Tłumy turystów nie tylko w górach i nad morzem. Gdzie jeszcze wypoczywają Polacy?
Podczas długiego weekendu tłumy turystów pojawiły się również na Mazurach. Ruch jest taki, jak w szczycie sezonu wakacyjnego. Do kurortów przyjechało znacznie więcej osób niż w majówkę.
Turyście tłumnie przybyli na długi weekend na Mazury. Pierwszy wolny dzień wypadł w czwartek w Boże Ciało. W miejscowościach turystycznych widać pełno samochodów z rejestracjami z innych regionów Polski. Turystów jest tak wielu, jak w szczycie wakacji.
Polacy tłumnie pojechali na Mazury
- Przyjechało bardzo dużo turystów. Mamy chyba komplet w pensjonatach, hotelach i na prywatnych kwaterach. Widać to również na jeziorach. Ludzie pewnie chcą odreagować okres, gdy nie mogli wyjeżdżać - mówi burmistrz Mikołajek Piotr Jakubowski.
- Turystów przyciągnęła słoneczna pogoda - wskazuje z kolei Karol Dylewski z MOPR w Giżycku. Dobre warunki żeglarskie sprawiły, że wiele osób spędza czas na wodze. Oprócz tego żeglarze szukają dodatkowych atrakcji w długi czerwcowy weekend.
Zobacz też: Długi weekend. Najazd turystów na Pomorze. "Taniej wyszłyby Malediwy"
Na Mazurach tłumy jak w wakacje
Porty, na których czarterowały jachty, są praktycznie puste. Przepełnione są te porty, gdzie w pobliżu organizowane są koncerty i imprezy.
Eugeniusz Faryja, który od 40 lat związany jest z biznesem turystycznym, uważa, że na zmianę zachowań osób, które odpoczywają na Mazurach, wpłynęła pandemia.
Jak mówi, większość osób, które przyjechały w długi weekend na Mazury, spędza czas w gronie rodziny, a nie w większej grupie.
"Najwięcej jest rodzin, które wynajmują jachty czy motorówki i wypływają. Natomiast obłożenie na statkach pasażerskich sięga połowy miejsc" - przekazał Faryja.
Dodał on, że dużo turystów jest w Rucianem-Nidzie. Jednak ludzi więcej było przed pandemią COVID-19. Zdecydowanie więcej osób jest jednak w Mikołajkach. - Tam robi się biało od żaglówek - mówi biznesmen.
Spory ruch jest także na rzece Krutyni. Jest to najpopularniejsza mazurska trasa spływów.

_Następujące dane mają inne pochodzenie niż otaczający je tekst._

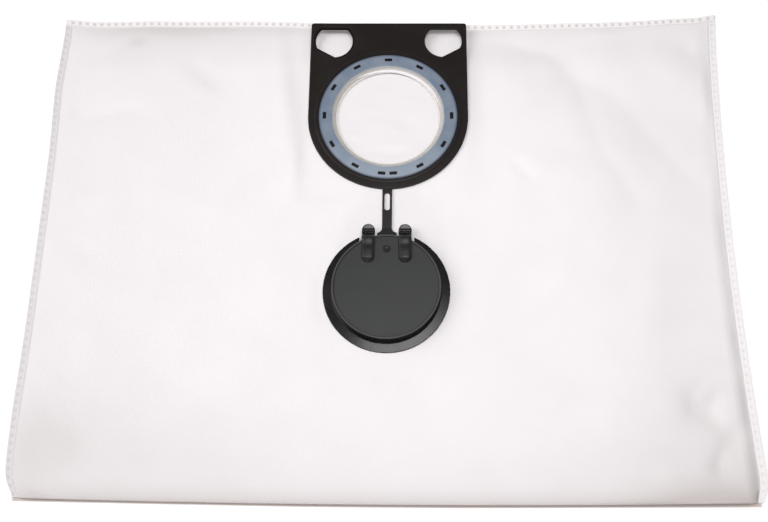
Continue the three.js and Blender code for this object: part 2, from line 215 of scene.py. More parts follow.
def setCamera():
    plan = viewPlan
    pitch, yaw, roll = (math.radians(plan[key]) for key in ("pitch", "yaw", "roll"))
    forward = Vector((
        math.sin(yaw) * math.cos(pitch), math.cos(yaw) * math.cos(pitch), -math.sin(pitch)))
    side = forward.cross(Vector((0, 0, 1))).normalized()
    above = side.cross(forward)
    right = side * math.cos(roll) + above * math.sin(roll)
    up = above * math.cos(roll) - side * math.sin(roll)
    place = Vector((plan["targetX"], plan["targetY"], 0)) - forward * plan["distance"]
    data = bpy.data.cameras.new("photoCamera")
    data.sensor_fit = "HORIZONTAL"
    data.sensor_width = 36
    data.lens = data.sensor_width * plan["focalPixels"] / plan["imageWidth"]
    data.clip_start = 0.01
    camera = addObject("photoCamera", data)
    turn = Matrix((right, up, -forward)).transposed().to_4x4()
    camera.matrix_world = Matrix.Translation(place * mm) @ turn
    bpy.context.scene.camera = camera


def addAreaLight(name, power, size, place):
    data = bpy.data.lights.new(name, "AREA")
    data.energy = power
    data.size = size
    light = addObject(name, data)
    light.location = place
    light.rotation_euler = (-Vector(place)).to_track_quat("-Z", "Y").to_euler()


def seenShare(tree):
    path = addNode(tree, "ShaderNodeLightPath").outputs
    seen = mathNode(tree, "MAXIMUM", path["Is Camera Ray"], path["Is Glossy Ray"])
    return mathNode(tree, "MAXIMUM", seen, path["Is Transmission Ray"])


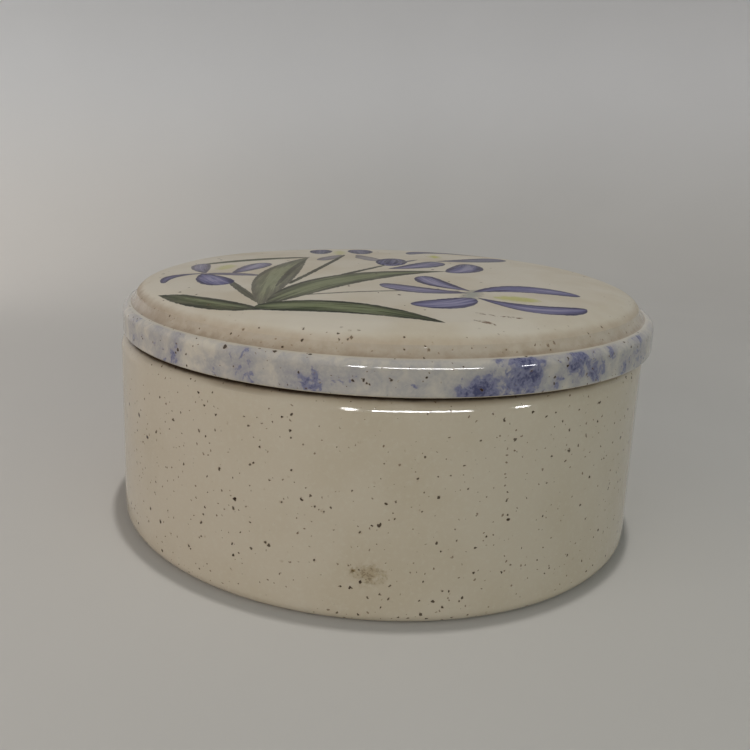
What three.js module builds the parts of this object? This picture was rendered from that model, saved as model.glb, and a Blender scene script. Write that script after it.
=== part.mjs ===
// A covered butter crock: a low, wide pot of fired clay and the loose lid that drops into its mouth.
// Units are millimetres. +Z points up, the crock stands on z = 0 and its axis is the Z axis.

import * as THREE from 'three';

const SEGMENTS = 72; // facets round each turned shape
const ARC_STEP = 22.5; // degrees between points on a small radius
const FIT_GAP = 0.3; // between the rim and the lid's seat

// Crock
const WALL_RADIUS = 74.2; // outside of the side wall
const WALL_THICKNESS = 5.5;
const RIM_Z = 53.5; // top of the rim
const SHOULDER_RADIUS = 4; // outer rounding of the rim
const LIP_RADIUS = 1.2; // inner rounding of the rim
const HEEL_RADIUS = 3; // outer rounding at the foot
const FOOT_OUTER = WALL_RADIUS - HEEL_RADIUS;
const FOOT_INNER = 63; // the foot is a flat ring
const FOOT_DEPTH = 1.2; // how far the middle of the base is lifted off the table
const FLOOR_Z = 6.5; // inside floor
const FLOOR_FILLET = 7; // between the inside floor and the wall

// Lid
const LID_RADIUS = 74.9;
const LID_SHIFT = 1.35; // the loose lid sits this far off the crock's axis, along +X
const SEAT_Z = RIM_Z + FIT_GAP; // underside of the lid's ring
const RING_HEIGHT = 8.1;
const RING_EDGE_RADIUS = 2; // outer upper rounding of the ring
const RING_FOOT_RADIUS = 1; // outer lower rounding of the ring
const RING_LAND_RADIUS = 72.8; // where the ring's top ends and the step begins
const STEP_RADIUS = 70.8; // side of the raised plateau
const STEP_HEIGHT = 2.6;
const PLATEAU_SHOULDER_RADIUS = 64;
const PLATEAU_SHOULDER_HEIGHT = 6;
const CROWN_HEIGHT = 9.1; // middle of the dome, above the ring's top
const FLANGE_OUTER = 65.5; // locating flange that hangs inside the mouth
const FLANGE_THICKNESS = 5.5;
const FLANGE_DEPTH = 6.5; // below the seat
const FLANGE_FILLET = 2;
const CEILING_EDGE_DROP = 1.6; // the hollow underneath is this much lower at its edge
const PLATE_THICKNESS = 5.6; // at the middle of the lid

const RING_TOP_Z = SEAT_Z + RING_HEIGHT;

const crockGlaze = new THREE.MeshStandardMaterial({ color: 0xcfc6b4, roughness: 0.15, metalness: 0 });
const lidGlaze = new THREE.MeshStandardMaterial({ color: 0xd2ccba, roughness: 0.15, metalness: 0 });

// Points on a circular arc in the profile plane, from one angle to another, in degrees.
function arc(centreR, centreZ, radius, from, to) {
  const steps = Math.max(2, Math.round(Math.abs(to - from) / ARC_STEP));
  const points = [];
  for (let i = 0; i <= steps; i++) {
    const angle = THREE.MathUtils.degToRad(from + ((to - from) * i) / steps);
    points.push([centreR + radius * Math.cos(angle), centreZ + radius * Math.sin(angle)]);
  }
  return points;
}

// A body turned about Z from a profile of [radius, z] points that starts and ends on the axis.
function turned(profile) {
  const points = profile.map(([radius, z]) => new THREE.Vector2(radius, z));
  const geometry = new THREE.LatheGeometry(points, SEGMENTS);
  geometry.rotateX(Math.PI / 2);
  return geometry;
}

// From the middle of the base, out round the foot, up the wall, over the rim and down inside.
function crockProfile() {
  const inside = WALL_RADIUS - WALL_THICKNESS;
  return [
    [0, FOOT_DEPTH],
    [FOOT_INNER - FOOT_DEPTH, FOOT_DEPTH],
    [FOOT_INNER, 0],
    ...arc(FOOT_OUTER, HEEL_RADIUS, HEEL_RADIUS, -90, 0),
    ...arc(WALL_RADIUS - SHOULDER_RADIUS, RIM_Z - SHOULDER_RADIUS, SHOULDER_RADIUS, 0, 90),
    ...arc(inside + LIP_RADIUS, RIM_Z - LIP_RADIUS, LIP_RADIUS, 90, 180),
    ...arc(inside - FLOOR_FILLET, FLOOR_Z + FLOOR_FILLET, FLOOR_FILLET, 0, -90),
    [0, FLOOR_Z],
  ];
}

// The dome of the plateau, from its middle to its shoulder, as a flat parabola.
function plateauTop() {
  const fall = CROWN_HEIGHT - PLATEAU_SHOULDER_HEIGHT;
  const points = [];
  for (const share of [0, 0.35, 0.7, 0.88, 1]) {
    points.push([PLATEAU_SHOULDER_RADIUS * share, RING_TOP_Z + CROWN_HEIGHT - fall * share ** 2]);
  }
  return points;
}

// From the middle of the underside, down and round the flange, out along the seat and over the top.
function lidProfile() {
  const hollow = FLANGE_OUTER - FLANGE_THICKNESS;
  const ceiling = RING_TOP_Z + CROWN_HEIGHT - PLATE_THICKNESS;
  const tip = SEAT_Z - FLANGE_DEPTH;
  const tipRadius = FLANGE_THICKNESS / 2;
  return [
    [0, ceiling],
    [hollow * 0.6, ceiling - CEILING_EDGE_DROP * 0.36],
    ...arc(hollow - FLANGE_FILLET, ceiling - CEILING_EDGE_DROP - FLANGE_FILLET, FLANGE_FILLET, 90, 0),
    ...arc(hollow + tipRadius, tip + tipRadius, tipRadius, 180, 360),
    [FLANGE_OUTER, SEAT_Z],
    ...arc(LID_RADIUS - RING_FOOT_RADIUS, SEAT_Z + RING_FOOT_RADIUS, RING_FOOT_RADIUS, -90, 0),
    ...arc(LID_RADIUS - RING_EDGE_RADIUS, RING_TOP_Z - RING_EDGE_RADIUS, RING_EDGE_RADIUS, 0, 90),
    [RING_LAND_RADIUS - 0.6, RING_TOP_Z + 0.2],
    [STEP_RADIUS + 0.6, RING_TOP_Z + 1.3],
    [STEP_RADIUS, RING_TOP_Z + STEP_HEIGHT],
    [STEP_RADIUS - 0.9, RING_TOP_Z + STEP_HEIGHT + 1],
    [STEP_RADIUS - 2.8, RING_TOP_Z + STEP_HEIGHT + 2.1],
    ...plateauTop().reverse(),
  ];
}

function crock() {
  const mesh = new THREE.Mesh(turned(crockProfile()), crockGlaze);
  mesh.name = 'crock';
  return mesh;
}

function lid() {
  const mesh = new THREE.Mesh(turned(lidProfile()), lidGlaze);
  mesh.name = 'lid';
  mesh.position.x = LID_SHIFT;
  return mesh;
}

const butterCrock = new THREE.Group();
butterCrock.add(crock(), lid());

export default butterCrock;
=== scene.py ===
"""The looks of a covered stoneware butter crock: cream glaze, a sponged blue rim and painted irises.

Lengths are in millimetres, scaled to metres where a mesh, lamp or camera is made.
"""

import math

import bpy
import numpy as np
from mathutils import Euler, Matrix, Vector


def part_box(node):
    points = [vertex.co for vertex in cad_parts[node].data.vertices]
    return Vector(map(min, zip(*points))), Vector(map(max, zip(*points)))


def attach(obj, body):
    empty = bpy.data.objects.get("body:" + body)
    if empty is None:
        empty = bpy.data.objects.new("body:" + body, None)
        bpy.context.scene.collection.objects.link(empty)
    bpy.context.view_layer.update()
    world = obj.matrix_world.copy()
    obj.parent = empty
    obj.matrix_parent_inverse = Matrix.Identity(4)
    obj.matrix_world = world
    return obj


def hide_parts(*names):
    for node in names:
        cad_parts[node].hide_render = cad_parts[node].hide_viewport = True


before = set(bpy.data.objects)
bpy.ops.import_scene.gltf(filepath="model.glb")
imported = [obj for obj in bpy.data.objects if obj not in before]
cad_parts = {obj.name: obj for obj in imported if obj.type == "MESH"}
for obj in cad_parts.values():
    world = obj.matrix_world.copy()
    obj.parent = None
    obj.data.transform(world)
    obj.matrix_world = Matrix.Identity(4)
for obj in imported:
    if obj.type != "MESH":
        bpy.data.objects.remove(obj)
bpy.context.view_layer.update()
MM = 0.001

# ---------------------------------------------------------------- sizes

CROCK_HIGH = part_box("crock")[1] / MM
LID_LOW, LID_HIGH = (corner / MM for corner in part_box("lid"))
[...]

- Jesteśmy na początku szlaku, skąd dużo osób startuje i płynie na dłuższe, kilkudniowe wyprawy. Na ponad sto kajaków, które tutaj mamy, zostało tylko pięć. Widać, że już od początku sezonu jest trend na kajaki - powiedział Artur Damszel ze Stanicy Wodnej PTTK w Sorkwitach.
Duże obłożenie turystów także w wakacje
Co ciekawe, coraz więcej turystów szuka możliwości spędzenia wypoczynku z dala od innych turystów - przekazał Zbigniew Jatkowski, który jest właścicielem portalu turystycznego o Mazurach.
- Tak jak kiedyś jeździło się tam, gdzie są duże skupiska ludzi, na jakieś imprezy masowe, tak dzisiaj wybiera się domek letniskowy gdzieś w lesie - wskazał i dodał, że duże zainteresowanie Mazurami w długi weekend czerwcowy to przedsmak tego, co będzie się działo w wakacje.
Mężczyzna przekazał, że już jest bardzo duże obłożenie na cały sezon wakacyjny. Niektóre jachty rezerwacje mają już do połowy września. Jak dodał, kilka lat temu taka sytuacja była nie do pomyślenia.